* BEGIN *
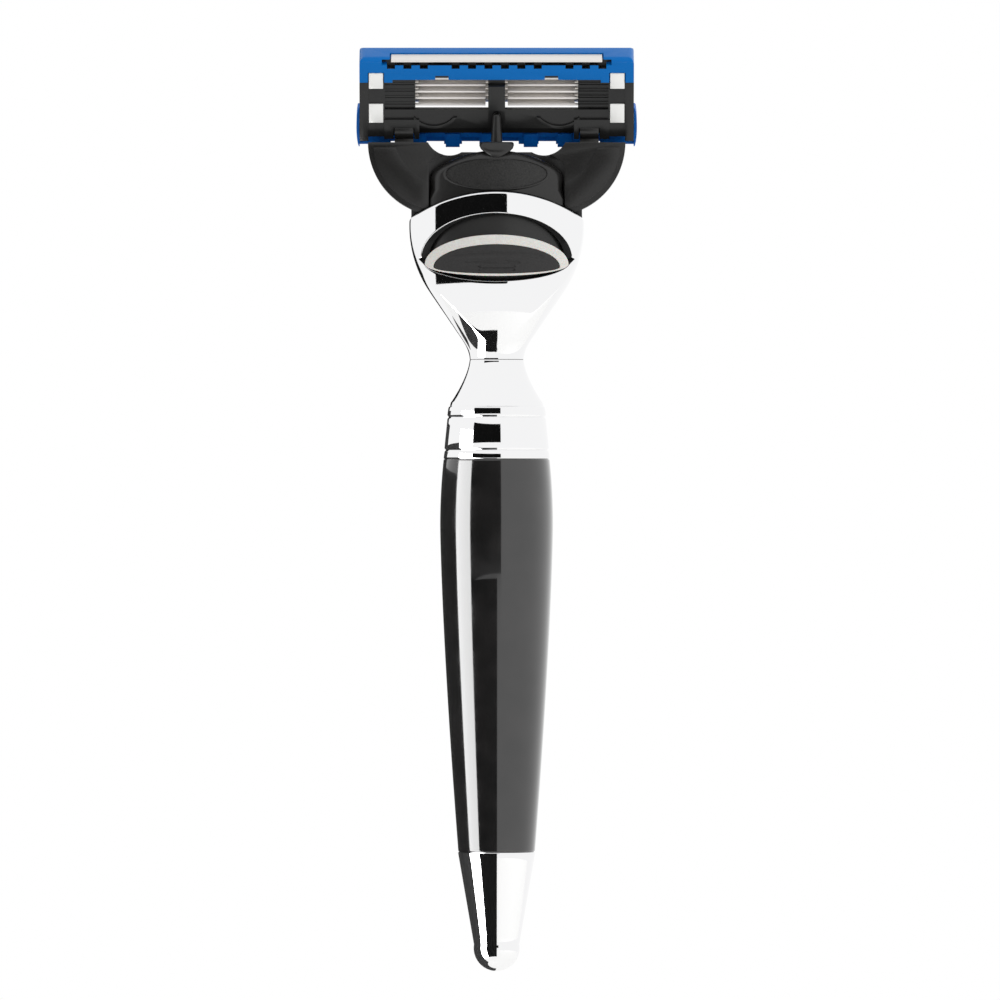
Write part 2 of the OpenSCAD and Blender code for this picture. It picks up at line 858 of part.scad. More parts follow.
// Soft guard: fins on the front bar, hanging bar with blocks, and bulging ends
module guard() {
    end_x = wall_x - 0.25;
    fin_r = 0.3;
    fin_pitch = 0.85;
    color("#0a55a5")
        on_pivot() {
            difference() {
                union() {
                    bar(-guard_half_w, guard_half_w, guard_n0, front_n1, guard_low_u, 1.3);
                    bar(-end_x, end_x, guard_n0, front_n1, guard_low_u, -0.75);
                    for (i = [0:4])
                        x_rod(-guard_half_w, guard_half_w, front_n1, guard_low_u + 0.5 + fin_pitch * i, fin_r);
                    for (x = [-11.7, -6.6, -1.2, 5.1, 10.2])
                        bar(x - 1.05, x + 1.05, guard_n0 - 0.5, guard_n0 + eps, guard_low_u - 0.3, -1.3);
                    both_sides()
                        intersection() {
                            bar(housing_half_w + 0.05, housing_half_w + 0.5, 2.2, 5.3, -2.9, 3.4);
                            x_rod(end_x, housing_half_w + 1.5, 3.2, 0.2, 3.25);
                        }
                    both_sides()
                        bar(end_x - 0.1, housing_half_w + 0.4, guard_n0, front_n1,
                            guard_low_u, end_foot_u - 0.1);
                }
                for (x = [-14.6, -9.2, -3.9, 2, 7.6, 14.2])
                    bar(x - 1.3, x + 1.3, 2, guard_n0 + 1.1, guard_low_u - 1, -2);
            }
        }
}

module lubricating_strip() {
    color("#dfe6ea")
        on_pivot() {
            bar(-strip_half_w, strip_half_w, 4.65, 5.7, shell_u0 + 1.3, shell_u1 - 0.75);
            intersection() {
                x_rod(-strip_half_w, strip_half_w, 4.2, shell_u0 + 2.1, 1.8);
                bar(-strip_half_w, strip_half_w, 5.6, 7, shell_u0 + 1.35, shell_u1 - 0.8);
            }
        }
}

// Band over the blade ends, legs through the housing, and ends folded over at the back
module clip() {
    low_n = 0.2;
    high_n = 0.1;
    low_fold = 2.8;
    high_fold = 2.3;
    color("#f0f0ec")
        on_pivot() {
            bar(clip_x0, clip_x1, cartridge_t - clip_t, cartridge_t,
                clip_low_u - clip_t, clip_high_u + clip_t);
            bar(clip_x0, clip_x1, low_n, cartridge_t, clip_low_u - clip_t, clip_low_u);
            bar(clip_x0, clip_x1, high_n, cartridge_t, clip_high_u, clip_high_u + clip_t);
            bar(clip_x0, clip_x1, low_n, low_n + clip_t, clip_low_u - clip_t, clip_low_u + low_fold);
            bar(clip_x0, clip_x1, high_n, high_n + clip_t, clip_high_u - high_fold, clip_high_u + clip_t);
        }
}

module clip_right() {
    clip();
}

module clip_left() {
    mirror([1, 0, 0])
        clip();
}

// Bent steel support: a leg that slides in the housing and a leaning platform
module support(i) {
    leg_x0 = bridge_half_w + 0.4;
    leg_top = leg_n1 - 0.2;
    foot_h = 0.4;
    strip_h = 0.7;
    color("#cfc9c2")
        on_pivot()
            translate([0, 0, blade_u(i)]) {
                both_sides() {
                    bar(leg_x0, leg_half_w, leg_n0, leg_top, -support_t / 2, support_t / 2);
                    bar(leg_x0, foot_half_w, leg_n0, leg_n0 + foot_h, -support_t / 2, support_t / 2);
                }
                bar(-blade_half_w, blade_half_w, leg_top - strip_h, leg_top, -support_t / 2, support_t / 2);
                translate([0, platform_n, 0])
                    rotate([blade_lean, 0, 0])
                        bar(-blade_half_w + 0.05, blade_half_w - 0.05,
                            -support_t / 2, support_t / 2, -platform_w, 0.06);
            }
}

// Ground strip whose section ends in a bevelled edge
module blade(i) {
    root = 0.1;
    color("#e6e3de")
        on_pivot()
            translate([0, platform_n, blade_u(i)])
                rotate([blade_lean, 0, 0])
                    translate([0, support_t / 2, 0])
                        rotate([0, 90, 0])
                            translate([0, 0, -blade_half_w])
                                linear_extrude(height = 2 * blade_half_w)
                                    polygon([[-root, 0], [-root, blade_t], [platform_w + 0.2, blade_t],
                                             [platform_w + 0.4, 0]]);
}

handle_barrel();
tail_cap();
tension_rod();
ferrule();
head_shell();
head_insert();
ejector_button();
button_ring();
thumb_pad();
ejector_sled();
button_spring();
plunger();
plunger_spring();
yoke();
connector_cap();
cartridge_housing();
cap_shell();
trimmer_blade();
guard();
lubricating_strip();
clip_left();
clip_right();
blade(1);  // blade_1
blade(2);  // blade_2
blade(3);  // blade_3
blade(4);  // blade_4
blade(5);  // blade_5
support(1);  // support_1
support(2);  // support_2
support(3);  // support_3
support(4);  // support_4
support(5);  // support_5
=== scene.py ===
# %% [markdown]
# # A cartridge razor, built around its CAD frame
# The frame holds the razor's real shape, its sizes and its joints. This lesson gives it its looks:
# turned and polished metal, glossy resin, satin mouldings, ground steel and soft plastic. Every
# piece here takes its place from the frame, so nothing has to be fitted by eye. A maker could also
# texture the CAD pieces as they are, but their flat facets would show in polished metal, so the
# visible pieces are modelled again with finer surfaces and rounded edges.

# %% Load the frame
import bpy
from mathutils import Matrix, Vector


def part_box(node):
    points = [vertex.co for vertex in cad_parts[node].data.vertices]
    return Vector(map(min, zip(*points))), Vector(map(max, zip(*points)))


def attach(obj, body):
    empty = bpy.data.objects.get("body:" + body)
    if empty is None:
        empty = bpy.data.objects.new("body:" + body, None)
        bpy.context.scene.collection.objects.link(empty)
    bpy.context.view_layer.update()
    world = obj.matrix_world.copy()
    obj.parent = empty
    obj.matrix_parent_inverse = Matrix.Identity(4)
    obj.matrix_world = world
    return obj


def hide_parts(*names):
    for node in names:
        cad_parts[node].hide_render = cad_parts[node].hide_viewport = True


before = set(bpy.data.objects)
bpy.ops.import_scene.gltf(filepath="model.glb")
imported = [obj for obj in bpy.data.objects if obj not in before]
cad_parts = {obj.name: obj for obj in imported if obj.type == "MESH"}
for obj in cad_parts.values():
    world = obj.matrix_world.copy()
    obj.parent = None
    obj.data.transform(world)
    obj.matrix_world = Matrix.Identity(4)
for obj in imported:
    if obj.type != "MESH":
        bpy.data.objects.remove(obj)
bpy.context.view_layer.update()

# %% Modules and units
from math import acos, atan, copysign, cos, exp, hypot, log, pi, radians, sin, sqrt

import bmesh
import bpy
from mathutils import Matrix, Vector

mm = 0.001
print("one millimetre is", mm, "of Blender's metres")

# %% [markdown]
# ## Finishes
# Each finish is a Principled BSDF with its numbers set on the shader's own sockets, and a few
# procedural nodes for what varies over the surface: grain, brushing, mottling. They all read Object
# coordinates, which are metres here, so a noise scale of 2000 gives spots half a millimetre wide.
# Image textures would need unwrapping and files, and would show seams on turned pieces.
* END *
* BEGIN *
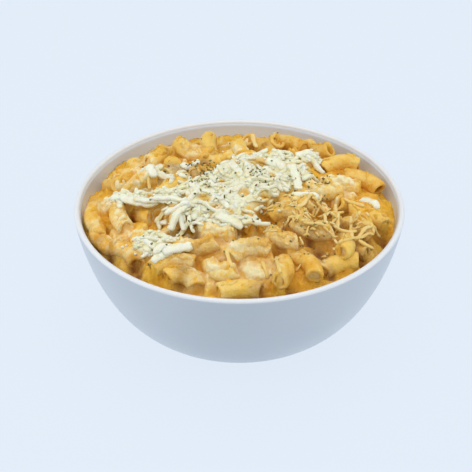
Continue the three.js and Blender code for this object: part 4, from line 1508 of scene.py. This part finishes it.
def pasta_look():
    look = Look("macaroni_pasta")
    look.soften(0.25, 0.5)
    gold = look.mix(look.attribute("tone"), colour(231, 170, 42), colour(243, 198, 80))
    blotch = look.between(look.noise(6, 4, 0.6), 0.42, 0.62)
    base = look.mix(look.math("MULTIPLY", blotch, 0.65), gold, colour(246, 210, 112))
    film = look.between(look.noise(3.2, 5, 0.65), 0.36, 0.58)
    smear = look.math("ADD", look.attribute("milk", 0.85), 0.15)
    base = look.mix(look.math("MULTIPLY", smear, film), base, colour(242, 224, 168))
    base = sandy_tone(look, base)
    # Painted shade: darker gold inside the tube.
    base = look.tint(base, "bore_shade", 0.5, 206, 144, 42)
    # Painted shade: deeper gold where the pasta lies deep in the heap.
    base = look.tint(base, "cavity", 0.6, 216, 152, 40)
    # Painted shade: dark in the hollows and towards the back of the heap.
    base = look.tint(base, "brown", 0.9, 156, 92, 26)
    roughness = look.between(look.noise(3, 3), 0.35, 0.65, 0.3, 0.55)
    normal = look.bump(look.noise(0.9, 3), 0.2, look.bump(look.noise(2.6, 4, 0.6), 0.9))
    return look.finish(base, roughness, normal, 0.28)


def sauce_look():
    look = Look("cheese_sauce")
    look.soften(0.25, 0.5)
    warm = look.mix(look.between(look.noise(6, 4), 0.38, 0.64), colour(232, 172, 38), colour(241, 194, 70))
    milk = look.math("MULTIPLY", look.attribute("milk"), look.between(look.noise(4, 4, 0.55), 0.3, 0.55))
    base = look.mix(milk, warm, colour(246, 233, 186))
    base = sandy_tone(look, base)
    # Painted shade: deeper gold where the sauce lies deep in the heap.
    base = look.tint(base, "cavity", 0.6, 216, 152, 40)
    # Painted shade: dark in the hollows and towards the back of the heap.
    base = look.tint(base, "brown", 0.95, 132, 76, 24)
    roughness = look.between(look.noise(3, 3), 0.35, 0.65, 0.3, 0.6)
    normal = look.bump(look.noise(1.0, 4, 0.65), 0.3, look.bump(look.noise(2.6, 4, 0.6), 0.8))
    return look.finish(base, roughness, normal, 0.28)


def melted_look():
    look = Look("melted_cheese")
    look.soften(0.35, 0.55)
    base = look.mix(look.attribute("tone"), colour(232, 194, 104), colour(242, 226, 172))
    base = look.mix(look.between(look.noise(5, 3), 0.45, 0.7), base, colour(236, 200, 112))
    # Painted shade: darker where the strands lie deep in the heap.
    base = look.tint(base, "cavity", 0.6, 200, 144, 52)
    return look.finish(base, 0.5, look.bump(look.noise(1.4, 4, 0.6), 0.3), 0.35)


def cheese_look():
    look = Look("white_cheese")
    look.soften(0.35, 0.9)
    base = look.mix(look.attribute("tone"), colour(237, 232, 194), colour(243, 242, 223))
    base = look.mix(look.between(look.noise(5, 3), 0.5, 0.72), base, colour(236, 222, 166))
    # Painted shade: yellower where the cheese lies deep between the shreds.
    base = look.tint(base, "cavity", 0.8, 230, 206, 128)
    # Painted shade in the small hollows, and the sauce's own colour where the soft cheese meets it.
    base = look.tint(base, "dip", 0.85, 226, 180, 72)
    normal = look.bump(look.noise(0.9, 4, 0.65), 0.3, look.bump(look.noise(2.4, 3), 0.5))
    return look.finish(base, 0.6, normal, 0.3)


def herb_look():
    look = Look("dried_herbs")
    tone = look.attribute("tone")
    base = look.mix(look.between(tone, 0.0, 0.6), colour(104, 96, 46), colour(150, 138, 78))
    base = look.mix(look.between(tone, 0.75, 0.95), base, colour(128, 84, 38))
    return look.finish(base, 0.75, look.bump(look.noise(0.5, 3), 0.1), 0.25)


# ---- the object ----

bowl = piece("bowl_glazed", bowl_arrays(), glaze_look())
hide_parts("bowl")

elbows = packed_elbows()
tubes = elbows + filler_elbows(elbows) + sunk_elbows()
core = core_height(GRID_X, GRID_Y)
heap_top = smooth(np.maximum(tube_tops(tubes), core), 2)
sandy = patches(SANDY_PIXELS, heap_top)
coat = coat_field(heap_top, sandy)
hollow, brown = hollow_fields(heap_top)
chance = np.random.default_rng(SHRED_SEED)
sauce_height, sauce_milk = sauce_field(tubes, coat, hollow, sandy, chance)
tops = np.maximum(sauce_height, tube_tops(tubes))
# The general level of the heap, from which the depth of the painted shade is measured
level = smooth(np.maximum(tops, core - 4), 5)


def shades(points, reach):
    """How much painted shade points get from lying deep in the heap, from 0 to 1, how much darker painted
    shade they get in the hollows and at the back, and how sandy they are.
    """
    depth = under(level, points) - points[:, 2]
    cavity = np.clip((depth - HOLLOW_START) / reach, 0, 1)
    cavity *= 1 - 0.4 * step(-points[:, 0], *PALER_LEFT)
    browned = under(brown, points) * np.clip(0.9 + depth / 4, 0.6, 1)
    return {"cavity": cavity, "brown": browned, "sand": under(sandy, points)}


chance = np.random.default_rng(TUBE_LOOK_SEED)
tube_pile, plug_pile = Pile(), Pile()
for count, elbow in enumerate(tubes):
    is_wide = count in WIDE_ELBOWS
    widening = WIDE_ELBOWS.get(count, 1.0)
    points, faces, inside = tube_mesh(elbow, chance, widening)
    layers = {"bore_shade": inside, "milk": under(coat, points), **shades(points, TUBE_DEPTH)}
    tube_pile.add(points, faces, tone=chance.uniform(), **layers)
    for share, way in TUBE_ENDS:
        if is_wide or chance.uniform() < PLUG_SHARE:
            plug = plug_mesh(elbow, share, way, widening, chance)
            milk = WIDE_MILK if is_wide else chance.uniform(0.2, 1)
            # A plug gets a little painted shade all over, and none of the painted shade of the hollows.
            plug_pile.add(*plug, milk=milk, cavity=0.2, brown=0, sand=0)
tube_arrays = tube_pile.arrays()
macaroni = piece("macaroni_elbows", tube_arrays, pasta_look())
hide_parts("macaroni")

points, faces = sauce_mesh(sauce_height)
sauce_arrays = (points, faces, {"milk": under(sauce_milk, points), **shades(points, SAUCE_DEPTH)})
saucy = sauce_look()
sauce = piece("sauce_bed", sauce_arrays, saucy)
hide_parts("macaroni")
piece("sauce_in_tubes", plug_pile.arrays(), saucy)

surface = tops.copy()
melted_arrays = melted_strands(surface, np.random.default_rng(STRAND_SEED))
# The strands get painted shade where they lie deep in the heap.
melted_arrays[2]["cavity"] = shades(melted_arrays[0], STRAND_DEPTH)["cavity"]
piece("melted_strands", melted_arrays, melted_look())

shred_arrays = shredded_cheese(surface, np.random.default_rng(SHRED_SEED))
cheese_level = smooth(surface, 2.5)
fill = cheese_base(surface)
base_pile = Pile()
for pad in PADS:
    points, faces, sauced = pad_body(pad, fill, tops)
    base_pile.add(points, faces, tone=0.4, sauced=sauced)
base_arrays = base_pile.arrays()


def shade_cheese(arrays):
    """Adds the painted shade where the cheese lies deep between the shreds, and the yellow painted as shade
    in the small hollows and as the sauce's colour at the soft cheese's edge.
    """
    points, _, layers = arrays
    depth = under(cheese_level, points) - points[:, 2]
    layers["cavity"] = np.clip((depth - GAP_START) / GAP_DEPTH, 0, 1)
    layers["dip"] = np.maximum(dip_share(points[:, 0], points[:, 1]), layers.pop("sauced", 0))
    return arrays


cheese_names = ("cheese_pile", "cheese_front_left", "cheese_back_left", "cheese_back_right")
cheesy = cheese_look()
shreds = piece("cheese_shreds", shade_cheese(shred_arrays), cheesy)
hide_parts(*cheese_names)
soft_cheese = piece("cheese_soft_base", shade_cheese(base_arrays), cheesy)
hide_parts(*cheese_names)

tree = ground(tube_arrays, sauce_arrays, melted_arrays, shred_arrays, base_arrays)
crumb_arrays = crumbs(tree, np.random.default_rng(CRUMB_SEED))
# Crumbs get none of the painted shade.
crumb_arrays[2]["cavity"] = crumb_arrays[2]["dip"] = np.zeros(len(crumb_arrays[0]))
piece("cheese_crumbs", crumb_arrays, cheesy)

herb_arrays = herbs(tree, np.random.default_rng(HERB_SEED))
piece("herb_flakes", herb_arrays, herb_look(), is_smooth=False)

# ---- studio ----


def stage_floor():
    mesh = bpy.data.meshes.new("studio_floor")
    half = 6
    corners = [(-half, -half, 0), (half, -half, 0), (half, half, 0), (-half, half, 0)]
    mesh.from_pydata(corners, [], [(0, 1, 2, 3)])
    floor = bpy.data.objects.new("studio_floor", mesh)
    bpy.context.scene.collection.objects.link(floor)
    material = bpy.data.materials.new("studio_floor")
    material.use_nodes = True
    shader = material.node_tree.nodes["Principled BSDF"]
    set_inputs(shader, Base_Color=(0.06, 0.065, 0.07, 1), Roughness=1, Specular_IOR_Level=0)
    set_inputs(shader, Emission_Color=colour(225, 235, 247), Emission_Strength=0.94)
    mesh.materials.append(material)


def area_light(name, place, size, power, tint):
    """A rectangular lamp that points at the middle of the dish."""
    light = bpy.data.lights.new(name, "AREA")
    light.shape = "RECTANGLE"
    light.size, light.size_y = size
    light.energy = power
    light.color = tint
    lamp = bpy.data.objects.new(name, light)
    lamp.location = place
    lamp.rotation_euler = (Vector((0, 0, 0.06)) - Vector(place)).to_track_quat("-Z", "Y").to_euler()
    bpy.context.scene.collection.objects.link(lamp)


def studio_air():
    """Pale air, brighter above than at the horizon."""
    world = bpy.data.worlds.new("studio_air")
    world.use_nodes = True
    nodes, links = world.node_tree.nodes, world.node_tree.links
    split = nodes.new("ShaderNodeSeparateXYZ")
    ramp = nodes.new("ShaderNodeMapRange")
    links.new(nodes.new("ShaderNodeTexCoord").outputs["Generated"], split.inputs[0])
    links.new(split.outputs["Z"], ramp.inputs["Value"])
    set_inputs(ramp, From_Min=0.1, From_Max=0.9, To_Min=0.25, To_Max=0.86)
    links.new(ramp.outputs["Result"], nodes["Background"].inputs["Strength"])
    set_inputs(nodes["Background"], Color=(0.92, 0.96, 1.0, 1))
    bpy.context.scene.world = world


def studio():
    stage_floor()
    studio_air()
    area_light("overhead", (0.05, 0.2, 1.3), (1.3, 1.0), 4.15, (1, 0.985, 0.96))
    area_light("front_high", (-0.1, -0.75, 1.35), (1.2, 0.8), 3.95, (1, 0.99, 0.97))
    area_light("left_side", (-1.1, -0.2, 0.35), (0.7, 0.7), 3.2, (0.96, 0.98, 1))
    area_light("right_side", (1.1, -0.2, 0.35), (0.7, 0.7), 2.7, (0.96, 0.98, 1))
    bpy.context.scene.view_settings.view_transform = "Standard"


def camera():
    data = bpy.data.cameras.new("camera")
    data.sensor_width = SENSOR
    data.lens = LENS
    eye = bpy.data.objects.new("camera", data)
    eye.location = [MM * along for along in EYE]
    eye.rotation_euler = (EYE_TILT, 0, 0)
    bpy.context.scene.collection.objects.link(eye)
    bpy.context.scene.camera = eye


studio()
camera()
* END *
* BEGIN *
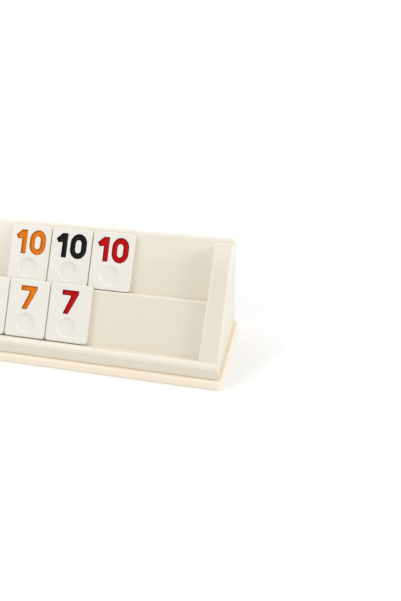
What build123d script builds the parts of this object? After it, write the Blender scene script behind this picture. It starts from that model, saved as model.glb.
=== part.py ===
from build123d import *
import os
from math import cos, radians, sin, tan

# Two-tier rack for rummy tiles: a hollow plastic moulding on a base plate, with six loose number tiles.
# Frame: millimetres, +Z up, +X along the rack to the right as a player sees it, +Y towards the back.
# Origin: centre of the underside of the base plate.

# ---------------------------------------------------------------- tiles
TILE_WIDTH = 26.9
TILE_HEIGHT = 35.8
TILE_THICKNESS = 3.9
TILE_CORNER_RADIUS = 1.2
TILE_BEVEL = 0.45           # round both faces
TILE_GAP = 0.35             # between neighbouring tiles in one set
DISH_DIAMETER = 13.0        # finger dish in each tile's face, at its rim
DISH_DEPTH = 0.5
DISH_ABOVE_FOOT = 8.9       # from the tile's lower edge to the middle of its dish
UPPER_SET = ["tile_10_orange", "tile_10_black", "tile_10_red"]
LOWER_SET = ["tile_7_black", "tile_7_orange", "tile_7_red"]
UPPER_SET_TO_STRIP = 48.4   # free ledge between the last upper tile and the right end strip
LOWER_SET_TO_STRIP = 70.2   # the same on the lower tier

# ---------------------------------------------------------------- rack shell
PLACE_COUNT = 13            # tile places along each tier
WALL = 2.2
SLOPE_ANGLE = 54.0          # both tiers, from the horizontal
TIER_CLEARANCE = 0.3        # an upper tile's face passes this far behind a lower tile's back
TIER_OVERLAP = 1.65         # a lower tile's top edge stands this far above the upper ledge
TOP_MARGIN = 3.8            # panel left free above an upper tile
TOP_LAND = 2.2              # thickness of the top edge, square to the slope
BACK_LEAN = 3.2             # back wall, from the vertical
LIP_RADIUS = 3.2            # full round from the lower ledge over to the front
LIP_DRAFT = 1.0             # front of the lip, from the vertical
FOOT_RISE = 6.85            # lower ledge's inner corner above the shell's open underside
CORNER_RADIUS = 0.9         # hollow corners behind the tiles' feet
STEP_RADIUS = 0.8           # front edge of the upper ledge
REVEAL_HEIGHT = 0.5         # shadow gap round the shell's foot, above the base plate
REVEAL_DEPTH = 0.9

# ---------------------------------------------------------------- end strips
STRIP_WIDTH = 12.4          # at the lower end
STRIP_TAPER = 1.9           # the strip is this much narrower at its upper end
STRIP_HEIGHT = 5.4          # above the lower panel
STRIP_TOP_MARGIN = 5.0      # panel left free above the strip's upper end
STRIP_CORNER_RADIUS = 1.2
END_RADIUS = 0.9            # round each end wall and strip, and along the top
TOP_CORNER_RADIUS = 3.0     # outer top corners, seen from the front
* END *
* _Instructions to follow_
Take the line containing "imported = [obj" and the line containing "# Image textures". Write out both and all lines between, exactly, and nothing more.

* _Response_
imported = [obj for obj in bpy.data.objects if obj not in before]
cad_parts = {obj.name: obj for obj in imported if obj.type == "MESH"}
for obj in cad_parts.values():
    world = obj.matrix_world.copy()
    obj.parent = None
    obj.data.transform(world)
    obj.matrix_world = Matrix.Identity(4)
for obj in imported:
    if obj.type != "MESH":
        bpy.data.objects.remove(obj)
bpy.context.view_layer.update()

# %% Modules and units
from math import acos, atan, copysign, cos, exp, hypot, log, pi, radians, sin, sqrt

import bmesh
import bpy
from mathutils import Matrix, Vector

mm = 0.001
print("one millimetre is", mm, "of Blender's metres")

# %% [markdown]
# ## Finishes
# Each finish is a Principled BSDF with its numbers set on the shader's own sockets, and a few
# procedural nodes for what varies over the surface: grain, brushing, mottling. They all read Object
# coordinates, which are metres here, so a noise scale of 2000 gives spots half a millimetre wide.
# Image textures would need unwrapping and files, and would show seams on turned pieces.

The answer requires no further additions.